The obvious suggestion would be a binary tree of some sort. You can insert nodes into a balanced binary tree in O(log n) time, so long as you're able to find the right insertion point in O(log n) time. A solution to that is for each node to store and maintain its own subtree's cardinality; then you can find a node by index without iterating through the whole tree. Another possibility is a skip list, which supports insertion in O(log n) average time.

However, the problem is that you are writing in Python, so you have a major disadvantage trying to write something faster than the built-in list.insert method, because that's implemented in C, and Python code is a lot slower than C code. It's not unusual to write an O(log n) algorithm in Python that only beats the built-in O(n) implementation for very large n, and even n = 1,000,000 may not be large enough to win by a factor of 8 or more. This could mean a lot of wasted effort if you try implementing your own data structure and it turns out not to be fast enough.

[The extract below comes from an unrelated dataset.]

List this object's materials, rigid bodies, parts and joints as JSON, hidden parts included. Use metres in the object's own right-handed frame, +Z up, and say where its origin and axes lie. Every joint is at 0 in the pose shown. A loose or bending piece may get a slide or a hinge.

I think the expected solution for this assignment will be something like Heap Overflow's answer. That said, there is another way to approach this question which is worth considering because it avoids the complications of working out the correct indices to insert at if you do the insertions out of order. My idea is to take advantage of the efficiency of list.insert but to call it on shorter lists.

If the data is still stored in Python lists, then the list.insert method can still be used to get the efficiency of a C implementation, but if the lists are shorter then the insert method will be faster. Since you only need to win by a constant factor, you can divide the input list into, say, 256 sublists of roughly equal size. Then for each insertion, insert it at the correct index in the correct sublist; and finally join the sublists back together again. The time complexity is O(nm), which is the same as the "naive" solution, but it has a lower constant factor.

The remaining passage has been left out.